— Begin STORED DATA —
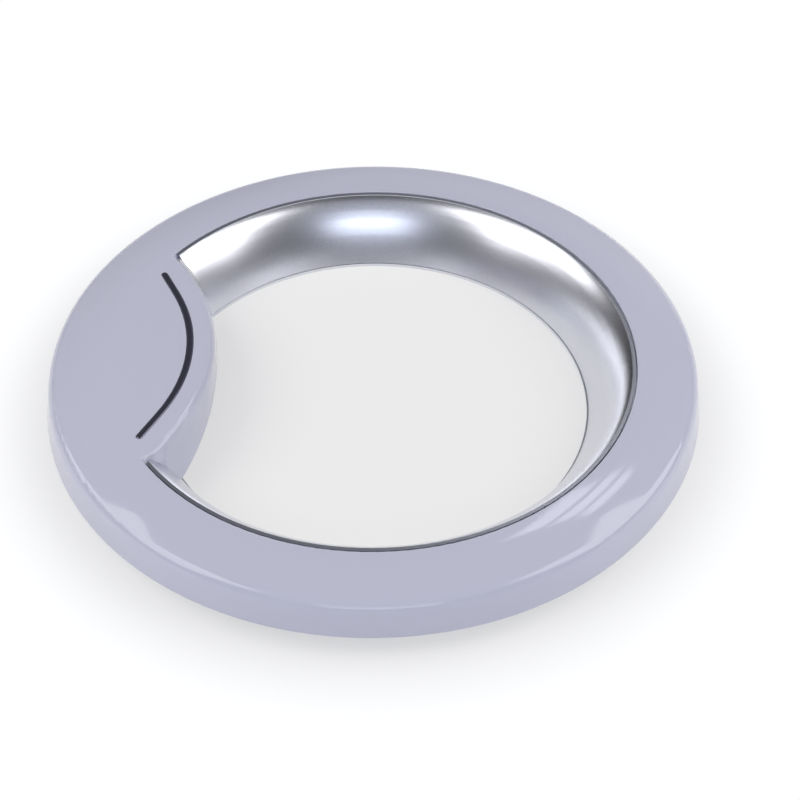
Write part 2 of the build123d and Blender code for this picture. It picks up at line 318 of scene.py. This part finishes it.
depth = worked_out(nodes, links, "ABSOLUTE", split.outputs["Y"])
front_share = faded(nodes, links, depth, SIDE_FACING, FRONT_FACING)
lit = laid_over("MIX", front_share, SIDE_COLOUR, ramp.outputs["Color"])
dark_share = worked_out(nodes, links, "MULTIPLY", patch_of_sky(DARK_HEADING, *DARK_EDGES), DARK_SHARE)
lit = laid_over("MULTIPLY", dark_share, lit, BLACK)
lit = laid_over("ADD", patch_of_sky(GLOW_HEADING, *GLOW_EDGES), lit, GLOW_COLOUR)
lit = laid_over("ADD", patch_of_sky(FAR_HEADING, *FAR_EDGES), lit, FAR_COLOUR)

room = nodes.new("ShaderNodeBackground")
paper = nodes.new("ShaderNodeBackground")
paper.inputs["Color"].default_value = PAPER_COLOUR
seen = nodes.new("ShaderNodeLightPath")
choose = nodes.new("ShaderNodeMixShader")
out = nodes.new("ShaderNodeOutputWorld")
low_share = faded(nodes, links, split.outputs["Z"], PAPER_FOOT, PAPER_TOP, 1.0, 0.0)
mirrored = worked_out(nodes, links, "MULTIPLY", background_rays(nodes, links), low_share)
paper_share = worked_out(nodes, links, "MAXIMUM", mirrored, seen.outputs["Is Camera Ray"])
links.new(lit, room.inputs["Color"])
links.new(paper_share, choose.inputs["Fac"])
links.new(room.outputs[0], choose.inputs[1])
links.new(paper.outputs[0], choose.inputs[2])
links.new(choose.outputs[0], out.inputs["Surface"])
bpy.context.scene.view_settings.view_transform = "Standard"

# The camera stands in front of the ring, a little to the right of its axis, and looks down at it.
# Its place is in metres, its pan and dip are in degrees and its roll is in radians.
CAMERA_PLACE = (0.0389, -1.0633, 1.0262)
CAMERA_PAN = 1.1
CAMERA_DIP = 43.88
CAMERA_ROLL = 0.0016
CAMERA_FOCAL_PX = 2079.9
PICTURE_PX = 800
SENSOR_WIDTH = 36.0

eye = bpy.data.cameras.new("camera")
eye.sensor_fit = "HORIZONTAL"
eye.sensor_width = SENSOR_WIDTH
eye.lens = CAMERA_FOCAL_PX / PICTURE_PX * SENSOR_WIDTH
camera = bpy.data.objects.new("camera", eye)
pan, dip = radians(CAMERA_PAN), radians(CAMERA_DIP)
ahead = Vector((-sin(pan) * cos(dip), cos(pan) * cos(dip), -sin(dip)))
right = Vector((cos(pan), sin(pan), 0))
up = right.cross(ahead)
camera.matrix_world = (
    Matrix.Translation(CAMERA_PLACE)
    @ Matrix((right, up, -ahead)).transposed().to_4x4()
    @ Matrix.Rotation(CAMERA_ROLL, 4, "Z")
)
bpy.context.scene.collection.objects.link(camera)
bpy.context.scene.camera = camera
— End STORED DATA —
REQUIREMENTS ▸ Reproduce the full listing exactly.

OUTPUT FOR THIS EXERCISE ▸
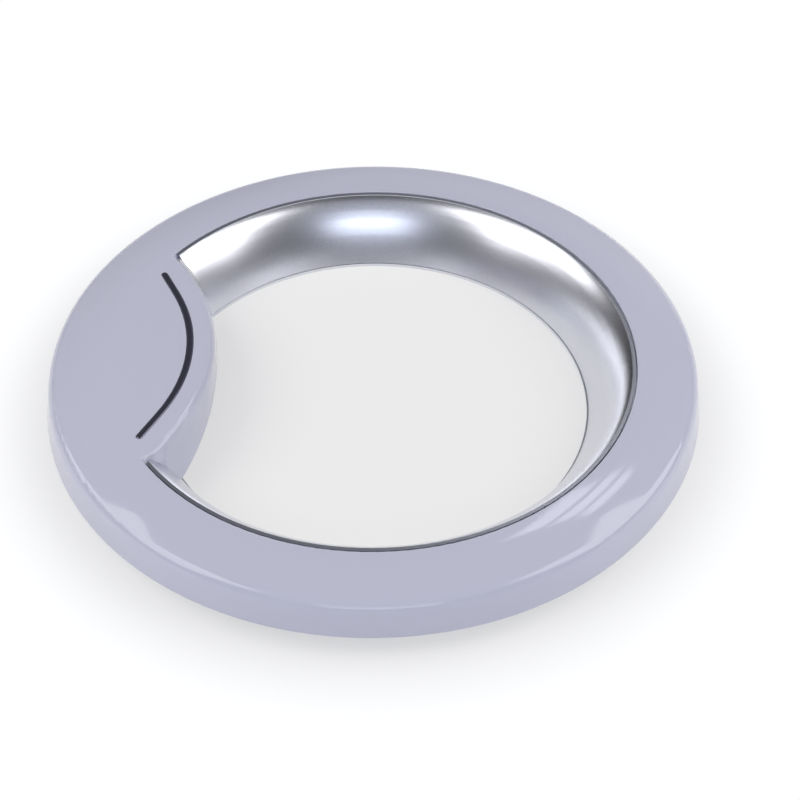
Write part 2 of the build123d and Blender code for this picture. It picks up at line 318 of scene.py. This part finishes it.
depth = worked_out(nodes, links, "ABSOLUTE", split.outputs["Y"])
front_share = faded(nodes, links, depth, SIDE_FACING, FRONT_FACING)
lit = laid_over("MIX", front_share, SIDE_COLOUR, ramp.outputs["Color"])
dark_share = worked_out(nodes, links, "MULTIPLY", patch_of_sky(DARK_HEADING, *DARK_EDGES), DARK_SHARE)
lit = laid_over("MULTIPLY", dark_share, lit, BLACK)
lit = laid_over("ADD", patch_of_sky(GLOW_HEADING, *GLOW_EDGES), lit, GLOW_COLOUR)
lit = laid_over("ADD", patch_of_sky(FAR_HEADING, *FAR_EDGES), lit, FAR_COLOUR)

room = nodes.new("ShaderNodeBackground")
paper = nodes.new("ShaderNodeBackground")
paper.inputs["Color"].default_value = PAPER_COLOUR
seen = nodes.new("ShaderNodeLightPath")
choose = nodes.new("ShaderNodeMixShader")
out = nodes.new("ShaderNodeOutputWorld")
low_share = faded(nodes, links, split.outputs["Z"], PAPER_FOOT, PAPER_TOP, 1.0, 0.0)
mirrored = worked_out(nodes, links, "MULTIPLY", background_rays(nodes, links), low_share)
paper_share = worked_out(nodes, links, "MAXIMUM", mirrored, seen.outputs["Is Camera Ray"])
links.new(lit, room.inputs["Color"])
links.new(paper_share, choose.inputs["Fac"])
links.new(room.outputs[0], choose.inputs[1])
links.new(paper.outputs[0], choose.inputs[2])
links.new(choose.outputs[0], out.inputs["Surface"])
bpy.context.scene.view_settings.view_transform = "Standard"

# The camera stands in front of the ring, a little to the right of its axis, and looks down at it.
# Its place is in metres, its pan and dip are in degrees and its roll is in radians.
CAMERA_PLACE = (0.0389, -1.0633, 1.0262)
CAMERA_PAN = 1.1
CAMERA_DIP = 43.88
CAMERA_ROLL = 0.0016
CAMERA_FOCAL_PX = 2079.9
PICTURE_PX = 800
SENSOR_WIDTH = 36.0

eye = bpy.data.cameras.new("camera")
eye.sensor_fit = "HORIZONTAL"
eye.sensor_width = SENSOR_WIDTH
eye.lens = CAMERA_FOCAL_PX / PICTURE_PX * SENSOR_WIDTH
camera = bpy.data.objects.new("camera", eye)
pan, dip = radians(CAMERA_PAN), radians(CAMERA_DIP)
ahead = Vector((-sin(pan) * cos(dip), cos(pan) * cos(dip), -sin(dip)))
right = Vector((cos(pan), sin(pan), 0))
up = right.cross(ahead)
camera.matrix_world = (
    Matrix.Translation(CAMERA_PLACE)
    @ Matrix((right, up, -ahead)).transposed().to_4x4()
    @ Matrix.Rotation(CAMERA_ROLL, 4, "Z")
)
bpy.context.scene.collection.objects.link(camera)
bpy.context.scene.camera = camera